Tuesday, 13 May 2014

A Minor Delay


Alright, time to catch y’all up to speed here.

Tomorrow morning at 6am our flight is leaving America, but not with us on it.

After having a whirlwind week of tests, doctor visits, procedures, and fundraising events, I was just ready for some normalcy. So I think I pretended the pain wasn’t there anymore when I tried to convince everyone that I was ready to head back to Zambia on time. [Pretty sure that’s what fear is. Escapism from the tough stuff even if its tremendously valuable and worth it; the pursuit of comfort. Yikes.]

With one bag fully packed, progress was being made, yet something inside me just felt unsettled.  Yes I could go back trusting God to heal me or manage the pain and that would be alright, but what if God was opening doors to receive healing and treatment through doctors here in America so that I could be fully healthy to be fully effective in Zambia? I’m pretty sure the latter was the case, because within a couple minutes, a doctor here in Raleigh opened up a space so that I could be seen immediately.

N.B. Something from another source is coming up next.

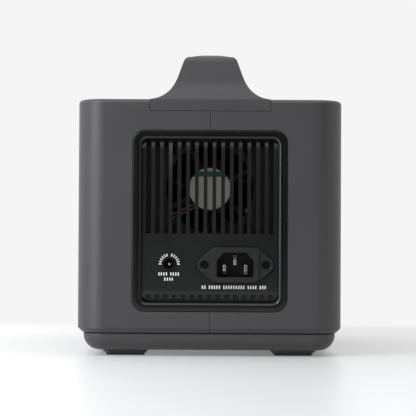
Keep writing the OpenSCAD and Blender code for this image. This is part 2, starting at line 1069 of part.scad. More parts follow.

Side note: I have pretty extreme anxiety when it comes to anything medical related. I’ve passed out at the eye doctor before. Normal right? I used to be really embarrassed about it, but now I’m at the point that I could wear a t-shirt with it printed across the front and not really care. Yes it’s weird. No I don’t know where it came from, though I know having retired nurses surprise-stab me with a Hepatitis B shot during middle school gym class didn’t quite help with the whole thing. I can live over in Africa, survive just fine in dangerous and uncomfortable situations all by myself, but you will never find me alone at a doctor’s office. Crazy, huh? So all that mumbo jumbo to say- doctor’s visits are really hard for me. Procedures, blood tests, all that fun stuff pretty much knocks me out for an entire day.

So as exciting as it was to get to go to another doctor yesterday, it’s hard. But I am so grateful for God providing this much-needed appointment to continue testing to find the source of this pain. I am so appreciative of a medical team (and family) who knows my fears and is caring towards me.

To get fully caught up, here’s the deal: The doctor needed more time than 36 hours to find the source of my pain. So he’s calling for a series of pretty serious tests to narrow down the search. Tomorrow morning is a CT scan, Friday morning an upper endoscopy, and a gallbladder test to wrap it all up next week.

Should everything go according to plan, Wyatt and I will be heading back to Zambia on May 24. We are thankful for open seats on the exact same flight plan just pushed back a few days.

I really am so glad to have the opportunity to receive excellent healthcare while I’m here, and that this issue arose during my time here so it could be attended to properly. Somehow I don’t think that’s a coincidence.  So praise God for that.

I’ll try to post another recap after these tests have been done, and after I’ve re-watched every Julia Roberts movie as a means of bringing my nerves back down to normalcy after each day of tests.

In the meantime, it would mean so much to us if you wanted to join in praying:
- Praising and thanking God for His provision through doctors who care and whom He gifted in the field of medicine
- Prayers for peace that surpasses all understanding and an overcoming of a fear I’ve battled for over 10 years
- Prayers for thorough tests and wise doctors to come up with a diagnosis and treatment plan
- Prayers for eyes and hearts that see and know that God is good and trustworthy and has plans far greater than we can fathom
- Prayers against any bit of discouragement that tries to creep in
- Praise for Elina, our in-country director, who keeps CiH running in our absence and loves those ladies just like Jesus does 

Thank y'all for your prayers, encouragement, checking in, and for being pretty amazing. God is truly glorified through y'all.